We've talked a lot in Denver about having one-tenth of one percent for art. So that every business spends one-tenth of one percent of their payroll, for art. It's, I mean, it's a small amount, but yet for most of these large businesses, it's a significant amount. But it means for, you know, if an employee is making, you know, one percent...If you're making $100,000, it would be $1,000, so one tenth would be 100 bucks. So if you're making $50,000 you'd be making $50 bucks. It doesn't sound like a lot, but you know, these companies that have ten- and thirteen-thousand employees, all of a sudden, they're spending thousands of dollars...Ten-, fifteen-, twenty-thousand dollars a year, buying art from local artists.

I'm calling it a payroll "earmark" rather than a payroll mandate because that's how it was described in this 2005 profile of Hickenlooper by Time magazine.

Hickenlooper dismisses one-tenth of one percent as a "small amount" (out of somebody's pocket) while also proclaiming it a "significant amount" for his type of cultural engineering.
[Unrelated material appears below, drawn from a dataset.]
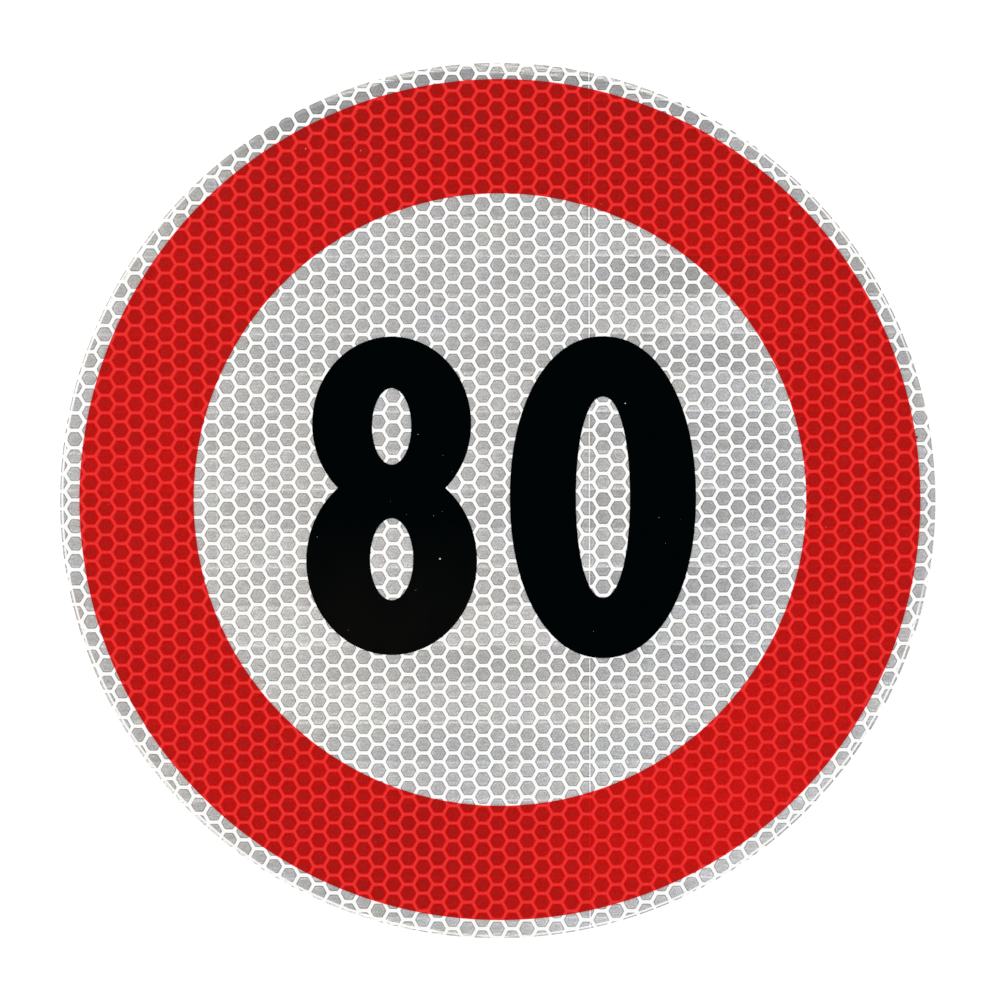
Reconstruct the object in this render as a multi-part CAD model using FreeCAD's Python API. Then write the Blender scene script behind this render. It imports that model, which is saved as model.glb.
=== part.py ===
import FreeCAD, Part
import math
import os

# A round self-adhesive speed limit sign that lies flat on its release liner, face up.
# Sizes are in millimetres. The origin is the centre of the liner's back. +Z points
# out of the printed face, +Y to the top of the digits and +X to their right.

# Layers, from the back to the face
liner_thickness = 0.15
sheet_thickness = 0.40
ink_thickness = 0.04

# Round blank, cut through the sheet and its liner in one stroke
disc_diameter = 200.0

# Rolled rim: the blade presses the edge of the sheet's face down in a short curve
rim_roll_width = 0.84
rim_roll_depth = 0.16

# Printed border, a little out of register with the cut
border_margin = 3.95
border_width = 26.10
print_shift_x = 0.48
print_shift_y = 0.20

# Digits: the eight is two overlapping ellipses, and the zero one fuller oval
digits_shift_x = 0.29
digits_bottom = -35.48
digit_gap = 7.50
eight_height = 72.70
eight_upper_width = 36.30
eight_upper_height = 39.80
eight_lower_width = 39.00
eight_lower_height = 42.90
eight_upper_side_stroke = 13.67
eight_lower_side_stroke = 14.57
eight_top_stroke = 11.80
eight_waist_stroke = 12.24
eight_bottom_stroke = 12.50
eight_upper_counter_height = 17.45
zero_width = 42.50
zero_height = 73.50
zero_side_stroke = 15.07
zero_top_stroke = 13.75
zero_drop = 0.72
zero_fullness = 2.12
zero_outline_points = 24

# Heights of the faces that meet
liner_top = liner_thickness
sheet_top = liner_top + sheet_thickness

# Radii worked out from the blank
disc_radius = disc_diameter / 2
roll_start_radius = disc_radius - rim_roll_width
border_outer_radius = disc_radius - border_margin
border_inner_radius = border_outer_radius - border_width

# The two digits side by side, centred in the border but for a small shift
digits_width = eight_lower_width + digit_gap + zero_width
digits_left = print_shift_x + digits_shift_x - digits_width / 2

UP = FreeCAD.Vector(0, 0, 1)


def circle_wire(radius, x, y, z):
    circle = Part.Circle(FreeCAD.Vector(x, y, z), UP, radius)
    return Part.Wire([circle.toShape()])


def ellipse_face(width, height, x, y, z):
    """A flat ellipse of the given width along X and height along Y."""
    half_width = width / 2
    half_height = height / 2
    centre = FreeCAD.Vector(x, y, z)
    if half_width >= half_height:
        far = centre + FreeCAD.Vector(half_width, 0, 0)
        near = centre + FreeCAD.Vector(0, half_height, 0)
    else:
        far = centre + FreeCAD.Vector(0, half_height, 0)
        near = centre - FreeCAD.Vector(half_width, 0, 0)
    edge = Part.Ellipse(far, near, centre).toShape()
    return Part.Face(Part.Wire([edge]))


def oval_face(width, height, fullness, x, y, z):
    """A flat superellipse: an ellipse at a fullness of 2, and squarer above it."""
    power = 2 / fullness
    points = []
    for step in range(zero_outline_points):
        turn = 2 * math.pi * step / zero_outline_points
        cosine = math.cos(turn)
        sine = math.sin(turn)
        across = math.copysign(abs(cosine) ** power, cosine)
        along = math.copysign(abs(sine) ** power, sine)
        points.append(FreeCAD.Vector(x + width / 2 * across, y + height / 2 * along, z))
    outline = Part.BSplineCurve()
    outline.interpolate(Points=points, PeriodicFlag=True)
    return Part.Face(Part.Wire([outline.toShape()]))


def make_release_liner():
    return Part.makeCylinder(disc_radius, liner_thickness)


def make_reflective_sheet():
    """The film with its adhesive, turned from half its section, with the rim rolled down."""
    axis_bottom = FreeCAD.Vector(0, 0, liner_top)
    edge_bottom = FreeCAD.Vector(disc_radius, 0, liner_top)
    edge_top = FreeCAD.Vector(disc_radius, 0, sheet_top - rim_roll_depth)
    roll_start = FreeCAD.Vector(roll_start_radius, 0, sheet_top)
    axis_top = FreeCAD.Vector(0, 0, sheet_top)

    # The roll is an arc that leaves the flat face smoothly and drops by its depth
    roll_radius = (rim_roll_width**2 + rim_roll_depth**2) / (2 * rim_roll_depth)
    half_sweep = math.atan2(rim_roll_depth, rim_roll_width)
    roll_middle = roll_start + FreeCAD.Vector(
        roll_radius * math.sin(half_sweep), 0, -roll_radius * (1 - math.cos(half_sweep))
    )
    section = Part.Wire(
        [
            Part.makeLine(axis_bottom, edge_bottom),
            Part.makeLine(edge_bottom, edge_top),
            Part.Arc(edge_top, roll_middle, roll_start).toShape(),
            Part.makeLine(roll_start, axis_top),
            Part.makeLine(axis_top, axis_bottom),
        ]
    )
    return Part.Face(section).revolve(FreeCAD.Vector(0, 0, 0), UP, 360)


def make_red_border():
    outer = circle_wire(border_outer_radius, print_shift_x, print_shift_y, sheet_top)
    inner = circle_wire(border_inner_radius, print_shift_x, print_shift_y, sheet_top)
    band = Part.Face(outer).cut(Part.Face(inner))
    return band.extrude(UP * ink_thickness)


def make_digit_eight():
    """Two overlapping ellipses, one above the other, each with an oval counter."""
    x = digits_left + eight_lower_width / 2
    bottom = print_shift_y + digits_bottom
    top = bottom + eight_height
    lower_y = bottom + eight_lower_height / 2
    upper_y = top - eight_upper_height / 2
    lower_lobe = ellipse_face(eight_lower_width, eight_lower_height, x, lower_y, sheet_top)
    upper_lobe = ellipse_face(eight_upper_width, eight_upper_height, x, upper_y, sheet_top)

    upper_counter_top = top - eight_top_stroke
    upper_counter_bottom = upper_counter_top - eight_upper_counter_height
    lower_counter_top = upper_counter_bottom - eight_waist_stroke
    lower_counter_bottom = bottom + eight_bottom_stroke
    upper_counter = ellipse_face(
        eight_upper_width - 2 * eight_upper_side_stroke,
        eight_upper_counter_height,
        x,
        (upper_counter_top + upper_counter_bottom) / 2,
        sheet_top,
    )
    lower_counter = ellipse_face(
        eight_lower_width - 2 * eight_lower_side_stroke,
        lower_counter_top - lower_counter_bottom,
        x,
        (lower_counter_top + lower_counter_bottom) / 2,
        sheet_top,
    )
    outline = upper_lobe.fuse(lower_lobe).removeSplitter()
    field = outline.cut(upper_counter).cut(lower_counter)
    return field.extrude(UP * ink_thickness)


def make_digit_zero():
    x = digits_left + digits_width - zero_width / 2
    y = print_shift_y + digits_bottom - zero_drop + zero_height / 2
    outline = oval_face(zero_width, zero_height, zero_fullness, x, y, sheet_top)
    counter = oval_face(
        zero_width - 2 * zero_side_stroke,
        zero_height - 2 * zero_top_stroke,
        zero_fullness,
        x,
        y,
        sheet_top,
    )
    return outline.cut(counter).extrude(UP * ink_thickness)


def solids_of(shape):
    """The solids inside a fused or extruded shape, without the compound round a lone one."""
    if len(shape.Solids) == 1:
        return shape.Solids[0]
    return Part.makeCompound(shape.Solids)


nodes = {
    "release_liner": make_release_liner(),
    "reflective_sheet": make_reflective_sheet(),
    "red_border": make_red_border(),
    "digit_eight": make_digit_eight(),
    "digit_zero": make_digit_zero(),
}

os.makedirs("parts", exist_ok=True)
for name, shape in nodes.items():
    solid = solids_of(shape)
    solid.exportStep("parts/%s.step" % name)
    box = solid.optimalBoundingBox()
    print(
        "%-17s volume %9.2f mm3  x %.2f..%.2f  y %.2f..%.2f  z %.2f..%.2f"
        % (name, solid.Volume, box.XMin, box.XMax, box.YMin, box.YMax, box.ZMin, box.ZMax)
    )
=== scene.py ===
import math
import random

import bpy
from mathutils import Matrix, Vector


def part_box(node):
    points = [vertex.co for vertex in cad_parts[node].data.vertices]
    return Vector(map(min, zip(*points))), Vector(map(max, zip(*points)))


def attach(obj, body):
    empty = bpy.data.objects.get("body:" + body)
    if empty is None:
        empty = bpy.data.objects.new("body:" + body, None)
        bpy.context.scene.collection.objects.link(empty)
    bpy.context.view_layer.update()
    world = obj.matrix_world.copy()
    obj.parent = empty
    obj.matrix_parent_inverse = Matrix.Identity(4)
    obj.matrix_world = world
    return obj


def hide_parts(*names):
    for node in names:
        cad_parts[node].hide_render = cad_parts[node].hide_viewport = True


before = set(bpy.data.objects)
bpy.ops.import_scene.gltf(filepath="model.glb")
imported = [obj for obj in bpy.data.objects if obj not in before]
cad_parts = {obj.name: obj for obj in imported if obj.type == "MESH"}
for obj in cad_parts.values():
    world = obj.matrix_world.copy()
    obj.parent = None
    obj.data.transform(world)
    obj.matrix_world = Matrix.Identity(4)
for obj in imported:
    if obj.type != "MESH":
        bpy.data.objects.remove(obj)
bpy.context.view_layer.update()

# The photograph, looked at straight on: 1000 pixels square, with the disc's centre
# and width in pixels. Other pixel places below are in the same frame.
PHOTO_SIZE = 1000
PHOTO_CENTRE = (497.76, 500.44)
PHOTO_DISC_WIDTH = 875.8
DISC_WIDTH = 0.200
PIXEL = DISC_WIDTH / PHOTO_DISC_WIDTH
MM = 0.001

# Camera, floor and light. The sky's stops go from the horizon at 0 to straight up at 1.
LENS = 100.0
SENSOR = 36.0
CLIP_START = 0.01
FLOOR_REACH = 6.0
FLOOR_GREY = 0.86
FLOOR_LIFT = 0.30
DOME_STRENGTH = 1.32
SKY_STOPS = ((0.0, 0.15), (0.40, 0.25), (0.62, 1.0), (0.86, 1.0), (0.95, 0.002))
KEY_PLACE = (-0.70, 0.55, 0.80)
KEY_SIZE = 0.70
KEY_ENERGY = 3.15
FILL_PLACE = (0.80, -0.45, 0.70)
FILL_SIZE = 0.80
FILL_ENERGY = 1.9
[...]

In fact, there already is a one-tenth of one percent SALES TAX in the seven-country Denver metro area to fund the Scientific & Cultural Facilities District, which annually distributes $40 million.

Hickenlooper, the Democratic nominee for governor of Colorado, sounds gleeful at the pot of money that could be generated by big companies for them to buy and install art in their workplaces. Maybe he hasn't noticed that, as reported in April by The Denver Post, "In the past year, the Denver area has gone from 11 Fortune 500 companies to eight -- and will fall to seven after the Qwest-CenturyTel merger is complete." Or that the Denver-Broomfield-Aurora area "lost 31,400 private-sector jobs" in the 12 months ending in April, according to The Denver Business Journal.

Hickenlooper would like to boost the economy of the local arts community by directing the way that businesses spend their capital. But in the long run, businesses would either pay their employees one-tenth of one percent less than they would have otherwise, or would go without additional employees or expenditures that would have benefited a different sector of the economy. It's the same debate going on nationally about the federal government, which is picking winners and losers in the economy with bailouts, stimulus spending and 2,000-page regulatory traps.

Let me say it as simply as I can: THAT IS NOT GOVERNMENT'S ROLE.

Hickenlooper may view his arts plan as an economic stimulus. What we'd never see is the additional office assistant paid $30,000 a year, because employers would instead be figuring out how to pay for Hickenlooper's arts program - on top of everything else. That would-be office assistant is in the unemployment line.